Should Maryland Republicans surrender now or fight on?

April 16, 2008|By BOB MAGINNIS

Is it time for Maryland's Republicans to give up?

It's a question that must be asked, given recent events, including these:

Robert Ehrlich, the first Republican governor since Spiro Agnew won the seat in 1967, was defeated by Baltimore Mayor Martin O'Malley, even though, except for Ehrlich's poor handling of legislation-of-slots legalization - Ehrlich performed reasonably well in office.

The so-called "flush tax" was a product of Ehrlich's administration; the funding it generated has enabled development to continue in areas where it might otherwise have been halted, due to a lack of sewer capacity.

But Ehrlich was rejected despite some of O'Malley's mistakes - including his choice of police commissioners while mayor of the City of Baltimore.


O'Malley ran into problems with two city police commissioners - Kenneth Clark for his alleged involvement in a domestic dispute with his fiancee, and later with Edward Norris, who O'Malley fell out with - later became a radio talk show host in Baltimore after serving six months in prison for pleading guilty to, as The (Baltimore) Sun put it, "federal public corruption and tax charges stemming from his reign as Baltimore's police chief."

In March, the Maryland Court of Appeals tossed out a lawsuit over Maryland Republicans' procedural objections to the recent special session, in which $1.4 billion in new taxes was raised.

The crux of the suit was a seldom-cited provision of Maryland's constitution that prevents the state senate from adjourning for more than three days without the permission of the House of Delegates.

Not being a lawyer, I will nonetheless venture a legal opinion: If that's what it says in the state's constitution, it's a procedure that ought to be followed.

Indeed, why wouldn't the House, dominated by Democrats, have approved Senate President Thomas V. Mike Miller's proposal to adjourn for a few days to give senators an opportunity to study the tax proposals?

So it seems that even when they're right, Maryland's Republicans can't win. As I said at the start of this column, should they give up and change party registration? State Sen. Robert Neall did in 1999 after he told Capital News Service that from time to time he felt "uncomfortable and unwelcome in the Republican Party."
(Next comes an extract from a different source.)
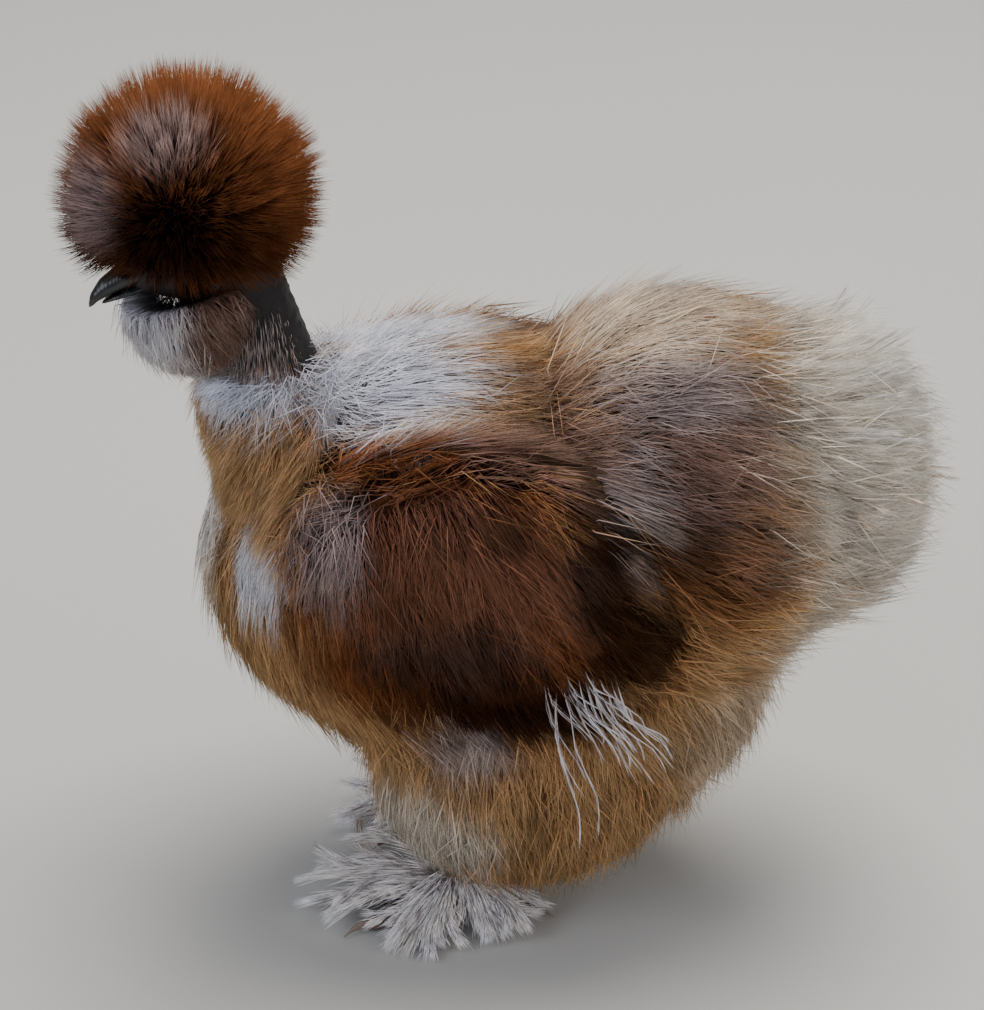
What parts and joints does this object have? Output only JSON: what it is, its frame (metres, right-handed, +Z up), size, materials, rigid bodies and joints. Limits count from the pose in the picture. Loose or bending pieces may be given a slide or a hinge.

Neall paid the price, losing his seat in 2002 to Republican Janet Greenip, but said he did not regret the switch.

I met Neall some years ago at a Hagerstown-Washington County Chamber of Commerce function and found him to be knowledgeable and personable. At the time I told a local Republican big shot that this was someone they ought to run for governor. Not conservative enough, was the reply.

Full disclosure: I am a registered Democrat, although I believe that, given unfettered reign, Maryland's Democrats would regulate and tax the state to death.

This is why we need Republicans in state office - to balance the worst extremes of the majority party.

But if a candidate is not as conservative as, for example, Ellen Sauerbrey, who lost to Gov. Parris Glendening in 1994 and 1998, that shouldn't pre-empt them from getting party support.

Maryland will support Republicans, provided they're not pro-business to the exclusion of the concerns of working people. Once in office, they could use what U.S. President Theodore Roosevelt called "the bully pulpit" to educate citizens on why measures such as the tax on computer services are a bad idea.

Why are they a bad idea? Computer-services firms need not be in a specific state to do what they do. And with Maryland's borders so close to those of other states, what's the incentive to do business here if you can provide the same services more cheaply just by changing your address?

The minority party's members, just as Neall did, need to become experts in some part of the state government to the point where their Democratic colleagues will seek them out and respect their opinions.

Neall's areas were the budget and the state's prisons, but there are other areas - wastewater treatment and its effect on the Chesapeake Bay, for example - in which local delegates could hone their expertise.

The bottom line is that the Democratic Party controls the legislature and is likely to do so for some time to come. Republicans have to make their mark with the quality of their ideas, as opposed to party rhetoric.

Bob Maginnis is editorial page editor of The Herald-Mail newspapers.